§ Data rows:
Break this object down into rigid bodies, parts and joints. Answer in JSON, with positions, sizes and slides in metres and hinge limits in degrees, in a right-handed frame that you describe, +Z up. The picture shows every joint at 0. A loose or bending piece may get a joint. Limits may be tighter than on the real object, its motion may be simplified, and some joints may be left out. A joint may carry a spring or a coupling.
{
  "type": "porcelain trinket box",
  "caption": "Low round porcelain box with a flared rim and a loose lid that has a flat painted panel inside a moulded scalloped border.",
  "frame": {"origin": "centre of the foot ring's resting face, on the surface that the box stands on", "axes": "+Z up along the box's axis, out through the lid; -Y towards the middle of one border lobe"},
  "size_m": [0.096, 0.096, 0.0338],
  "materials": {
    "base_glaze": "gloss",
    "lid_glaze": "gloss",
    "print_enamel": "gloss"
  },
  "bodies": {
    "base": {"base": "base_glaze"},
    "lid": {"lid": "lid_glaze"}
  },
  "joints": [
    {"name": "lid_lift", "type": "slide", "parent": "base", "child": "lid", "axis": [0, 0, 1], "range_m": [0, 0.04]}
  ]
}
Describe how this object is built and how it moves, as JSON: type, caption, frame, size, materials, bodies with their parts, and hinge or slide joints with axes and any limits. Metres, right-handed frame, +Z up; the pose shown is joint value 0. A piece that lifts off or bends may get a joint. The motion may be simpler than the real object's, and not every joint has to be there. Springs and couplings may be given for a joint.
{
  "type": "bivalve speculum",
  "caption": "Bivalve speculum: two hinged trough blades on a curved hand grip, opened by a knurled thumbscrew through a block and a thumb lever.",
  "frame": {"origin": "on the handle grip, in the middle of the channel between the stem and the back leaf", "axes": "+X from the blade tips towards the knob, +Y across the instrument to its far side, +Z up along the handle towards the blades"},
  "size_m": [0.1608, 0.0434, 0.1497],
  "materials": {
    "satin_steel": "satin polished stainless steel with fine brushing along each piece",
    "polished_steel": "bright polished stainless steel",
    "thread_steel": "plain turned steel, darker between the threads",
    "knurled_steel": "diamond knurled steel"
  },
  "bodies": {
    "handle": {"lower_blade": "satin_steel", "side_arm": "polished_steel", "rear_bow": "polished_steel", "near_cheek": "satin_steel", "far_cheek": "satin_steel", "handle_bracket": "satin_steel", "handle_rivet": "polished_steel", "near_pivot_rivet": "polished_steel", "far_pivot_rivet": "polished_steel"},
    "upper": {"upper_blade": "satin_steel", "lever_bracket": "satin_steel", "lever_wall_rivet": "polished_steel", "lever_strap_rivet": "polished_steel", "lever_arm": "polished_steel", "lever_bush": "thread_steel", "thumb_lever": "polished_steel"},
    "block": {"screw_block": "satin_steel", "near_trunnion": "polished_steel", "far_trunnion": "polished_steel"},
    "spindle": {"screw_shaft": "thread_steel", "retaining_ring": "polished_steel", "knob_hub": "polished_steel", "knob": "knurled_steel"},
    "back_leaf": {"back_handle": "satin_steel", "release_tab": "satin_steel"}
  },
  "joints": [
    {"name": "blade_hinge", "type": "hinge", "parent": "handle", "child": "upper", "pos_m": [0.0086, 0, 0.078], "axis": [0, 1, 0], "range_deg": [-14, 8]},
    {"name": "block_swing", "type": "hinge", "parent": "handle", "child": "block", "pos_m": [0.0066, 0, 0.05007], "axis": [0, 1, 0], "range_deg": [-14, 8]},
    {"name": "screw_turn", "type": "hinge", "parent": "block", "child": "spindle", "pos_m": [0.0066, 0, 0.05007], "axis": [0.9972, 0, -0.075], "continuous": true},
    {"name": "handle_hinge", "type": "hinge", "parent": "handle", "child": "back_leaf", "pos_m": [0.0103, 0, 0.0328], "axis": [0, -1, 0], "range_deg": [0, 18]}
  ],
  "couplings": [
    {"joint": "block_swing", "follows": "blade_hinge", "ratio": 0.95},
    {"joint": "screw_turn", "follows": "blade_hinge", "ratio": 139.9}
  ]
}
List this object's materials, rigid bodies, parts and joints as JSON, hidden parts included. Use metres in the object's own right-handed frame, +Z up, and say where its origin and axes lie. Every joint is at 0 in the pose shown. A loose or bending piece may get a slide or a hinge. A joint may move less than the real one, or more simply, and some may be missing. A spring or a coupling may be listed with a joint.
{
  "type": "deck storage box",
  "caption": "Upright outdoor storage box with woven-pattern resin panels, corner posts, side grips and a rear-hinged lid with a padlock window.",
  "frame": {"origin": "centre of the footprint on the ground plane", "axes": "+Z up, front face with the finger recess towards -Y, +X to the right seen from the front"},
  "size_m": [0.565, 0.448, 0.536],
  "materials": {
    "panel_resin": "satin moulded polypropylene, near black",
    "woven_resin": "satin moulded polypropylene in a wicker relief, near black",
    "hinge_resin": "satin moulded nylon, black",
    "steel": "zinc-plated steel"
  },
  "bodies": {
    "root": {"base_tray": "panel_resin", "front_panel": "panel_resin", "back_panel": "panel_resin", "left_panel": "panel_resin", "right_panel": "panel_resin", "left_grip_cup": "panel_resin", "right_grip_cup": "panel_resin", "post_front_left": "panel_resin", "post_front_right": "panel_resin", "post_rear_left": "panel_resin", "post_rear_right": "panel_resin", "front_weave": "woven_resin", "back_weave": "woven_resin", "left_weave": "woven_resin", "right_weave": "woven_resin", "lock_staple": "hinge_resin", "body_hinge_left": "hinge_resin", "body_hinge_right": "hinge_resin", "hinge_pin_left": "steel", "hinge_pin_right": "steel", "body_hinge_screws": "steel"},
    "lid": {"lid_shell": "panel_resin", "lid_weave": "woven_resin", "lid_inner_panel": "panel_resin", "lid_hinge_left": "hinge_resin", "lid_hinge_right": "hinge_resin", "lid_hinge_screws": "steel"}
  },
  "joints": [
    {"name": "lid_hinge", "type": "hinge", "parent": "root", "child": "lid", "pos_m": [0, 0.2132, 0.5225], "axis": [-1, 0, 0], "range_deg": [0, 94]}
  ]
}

§ Exercise brief: Reproduce all of the material above word for word.

§ Problem solution:
Break this object down into rigid bodies, parts and joints. Answer in JSON, with positions, sizes and slides in metres and hinge limits in degrees, in a right-handed frame that you describe, +Z up. The picture shows every joint at 0. A loose or bending piece may get a joint. Limits may be tighter than on the real object, its motion may be simplified, and some joints may be left out. A joint may carry a spring or a coupling.
{
  "type": "porcelain trinket box",
  "caption": "Low round porcelain box with a flared rim and a loose lid that has a flat painted panel inside a moulded scalloped border.",
  "frame": {"origin": "centre of the foot ring's resting face, on the surface that the box stands on", "axes": "+Z up along the box's axis, out through the lid; -Y towards the middle of one border lobe"},
  "size_m": [0.096, 0.096, 0.0338],
  "materials": {
    "base_glaze": "gloss",
    "lid_glaze": "gloss",
    "print_enamel": "gloss"
  },
  "bodies": {
    "base": {"base": "base_glaze"},
    "lid": {"lid": "lid_glaze"}
  },
  "joints": [
    {"name": "lid_lift", "type": "slide", "parent": "base", "child": "lid", "axis": [0, 0, 1], "range_m": [0, 0.04]}
  ]
}
Describe how this object is built and how it moves, as JSON: type, caption, frame, size, materials, bodies with their parts, and hinge or slide joints with axes and any limits. Metres, right-handed frame, +Z up; the pose shown is joint value 0. A piece that lifts off or bends may get a joint. The motion may be simpler than the real object's, and not every joint has to be there. Springs and couplings may be given for a joint.
{
  "type": "bivalve speculum",
  "caption": "Bivalve speculum: two hinged trough blades on a curved hand grip, opened by a knurled thumbscrew through a block and a thumb lever.",
  "frame": {"origin": "on the handle grip, in the middle of the channel between the stem and the back leaf", "axes": "+X from the blade tips towards the knob, +Y across the instrument to its far side, +Z up along the handle towards the blades"},
  "size_m": [0.1608, 0.0434, 0.1497],
  "materials": {
    "satin_steel": "satin polished stainless steel with fine brushing along each piece",
    "polished_steel": "bright polished stainless steel",
    "thread_steel": "plain turned steel, darker between the threads",
    "knurled_steel": "diamond knurled steel"
  },
  "bodies": {
    "handle": {"lower_blade": "satin_steel", "side_arm": "polished_steel", "rear_bow": "polished_steel", "near_cheek": "satin_steel", "far_cheek": "satin_steel", "handle_bracket": "satin_steel", "handle_rivet": "polished_steel", "near_pivot_rivet": "polished_steel", "far_pivot_rivet": "polished_steel"},
    "upper": {"upper_blade": "satin_steel", "lever_bracket": "satin_steel", "lever_wall_rivet": "polished_steel", "lever_strap_rivet": "polished_steel", "lever_arm": "polished_steel", "lever_bush": "thread_steel", "thumb_lever": "polished_steel"},
    "block": {"screw_block": "satin_steel", "near_trunnion": "polished_steel", "far_trunnion": "polished_steel"},
    "spindle": {"screw_shaft": "thread_steel", "retaining_ring": "polished_steel", "knob_hub": "polished_steel", "knob": "knurled_steel"},
    "back_leaf": {"back_handle": "satin_steel", "release_tab": "satin_steel"}
  },
  "joints": [
    {"name": "blade_hinge", "type": "hinge", "parent": "handle", "child": "upper", "pos_m": [0.0086, 0, 0.078], "axis": [0, 1, 0], "range_deg": [-14, 8]},
    {"name": "block_swing", "type": "hinge", "parent": "handle", "child": "block", "pos_m": [0.0066, 0, 0.05007], "axis": [0, 1, 0], "range_deg": [-14, 8]},
    {"name": "screw_turn", "type": "hinge", "parent": "block", "child": "spindle", "pos_m": [0.0066, 0, 0.05007], "axis": [0.9972, 0, -0.075], "continuous": true},
    {"name": "handle_hinge", "type": "hinge", "parent": "handle", "child": "back_leaf", "pos_m": [0.0103, 0, 0.0328], "axis": [0, -1, 0], "range_deg": [0, 18]}
  ],
  "couplings": [
    {"joint": "block_swing", "follows": "blade_hinge", "ratio": 0.95},
    {"joint": "screw_turn", "follows": "blade_hinge", "ratio": 139.9}
  ]
}
List this object's materials, rigid bodies, parts and joints as JSON, hidden parts included. Use metres in the object's own right-handed frame, +Z up, and say where its origin and axes lie. Every joint is at 0 in the pose shown. A loose or bending piece may get a slide or a hinge. A joint may move less than the real one, or more simply, and some may be missing. A spring or a coupling may be listed with a joint.
{
  "type": "deck storage box",
  "caption": "Upright outdoor storage box with woven-pattern resin panels, corner posts, side grips and a rear-hinged lid with a padlock window.",
  "frame": {"origin": "centre of the footprint on the ground plane", "axes": "+Z up, front face with the finger recess towards -Y, +X to the right seen from the front"},
  "size_m": [0.565, 0.448, 0.536],
  "materials": {
    "panel_resin": "satin moulded polypropylene, near black",
    "woven_resin": "satin moulded polypropylene in a wicker relief, near black",
    "hinge_resin": "satin moulded nylon, black",
    "steel": "zinc-plated steel"
  },
  "bodies": {
    "root": {"base_tray": "panel_resin", "front_panel": "panel_resin", "back_panel": "panel_resin", "left_panel": "panel_resin", "right_panel": "panel_resin", "left_grip_cup": "panel_resin", "right_grip_cup": "panel_resin", "post_front_left": "panel_resin", "post_front_right": "panel_resin", "post_rear_left": "panel_resin", "post_rear_right": "panel_resin", "front_weave": "woven_resin", "back_weave": "woven_resin", "left_weave": "woven_resin", "right_weave": "woven_resin", "lock_staple": "hinge_resin", "body_hinge_left": "hinge_resin", "body_hinge_right": "hinge_resin", "hinge_pin_left": "steel", "hinge_pin_right": "steel", "body_hinge_screws": "steel"},
    "lid": {"lid_shell": "panel_resin", "lid_weave": "woven_resin", "lid_inner_panel": "panel_resin", "lid_hinge_left": "hinge_resin", "lid_hinge_right": "hinge_resin", "lid_hinge_screws": "steel"}
  },
  "joints": [
    {"name": "lid_hinge", "type": "hinge", "parent": "root", "child": "lid", "pos_m": [0, 0.2132, 0.5225], "axis": [-1, 0, 0], "range_deg": [0, 94]}
  ]
}